EXERCISE INSTRUCTIONS: Find each line with the string "bodies" and copy it.

PROVIDED INFORMATION:
=-=-=
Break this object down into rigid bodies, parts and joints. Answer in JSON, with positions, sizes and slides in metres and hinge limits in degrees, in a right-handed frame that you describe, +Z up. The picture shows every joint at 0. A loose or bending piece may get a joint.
=-=-=
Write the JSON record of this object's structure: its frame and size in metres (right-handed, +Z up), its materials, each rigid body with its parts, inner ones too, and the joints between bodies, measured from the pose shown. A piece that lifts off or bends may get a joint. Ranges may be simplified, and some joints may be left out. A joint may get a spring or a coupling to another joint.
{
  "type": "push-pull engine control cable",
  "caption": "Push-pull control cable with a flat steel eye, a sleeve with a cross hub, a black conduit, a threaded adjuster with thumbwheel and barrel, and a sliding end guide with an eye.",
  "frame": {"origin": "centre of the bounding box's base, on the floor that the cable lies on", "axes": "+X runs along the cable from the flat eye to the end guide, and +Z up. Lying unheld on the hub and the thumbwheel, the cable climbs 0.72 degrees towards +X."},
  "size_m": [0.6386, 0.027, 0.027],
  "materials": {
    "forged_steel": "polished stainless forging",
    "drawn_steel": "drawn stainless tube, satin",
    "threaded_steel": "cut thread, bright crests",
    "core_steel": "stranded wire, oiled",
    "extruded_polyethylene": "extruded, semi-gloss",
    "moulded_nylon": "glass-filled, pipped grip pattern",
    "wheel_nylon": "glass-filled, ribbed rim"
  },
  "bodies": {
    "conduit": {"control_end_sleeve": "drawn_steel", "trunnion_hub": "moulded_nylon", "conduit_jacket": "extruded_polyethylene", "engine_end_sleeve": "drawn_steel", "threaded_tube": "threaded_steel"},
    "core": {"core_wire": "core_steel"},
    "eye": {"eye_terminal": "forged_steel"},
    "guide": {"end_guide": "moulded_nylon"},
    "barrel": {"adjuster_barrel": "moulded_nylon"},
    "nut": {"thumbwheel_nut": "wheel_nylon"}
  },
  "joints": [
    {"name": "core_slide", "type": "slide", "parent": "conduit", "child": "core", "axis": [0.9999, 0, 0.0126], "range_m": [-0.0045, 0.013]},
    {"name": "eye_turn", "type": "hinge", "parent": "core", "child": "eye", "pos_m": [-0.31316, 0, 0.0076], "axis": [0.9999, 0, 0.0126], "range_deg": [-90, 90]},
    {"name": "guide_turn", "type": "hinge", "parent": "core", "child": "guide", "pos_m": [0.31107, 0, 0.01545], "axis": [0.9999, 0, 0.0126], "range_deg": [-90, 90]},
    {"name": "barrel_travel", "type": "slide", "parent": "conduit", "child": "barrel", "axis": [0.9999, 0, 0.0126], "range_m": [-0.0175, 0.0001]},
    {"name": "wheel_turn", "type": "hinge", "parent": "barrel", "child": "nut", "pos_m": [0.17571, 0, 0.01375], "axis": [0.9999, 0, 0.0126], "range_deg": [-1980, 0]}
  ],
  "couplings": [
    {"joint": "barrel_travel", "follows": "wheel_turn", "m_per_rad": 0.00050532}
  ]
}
=-=-=
COMPLETE ANSWER:
Break this object down into rigid bodies, parts and joints. Answer in JSON, with positions, sizes and slides in metres and hinge limits in degrees, in a right-handed frame that you describe, +Z up. The picture shows every joint at 0. A loose or bending piece may get a joint.
Write the JSON record of this object's structure: its frame and size in metres (right-handed, +Z up), its materials, each rigid body with its parts, inner ones too, and the joints between bodies, measured from the pose shown. A piece that lifts off or bends may get a joint. Ranges may be simplified, and some joints may be left out. A joint may get a spring or a coupling to another joint.
  "bodies": {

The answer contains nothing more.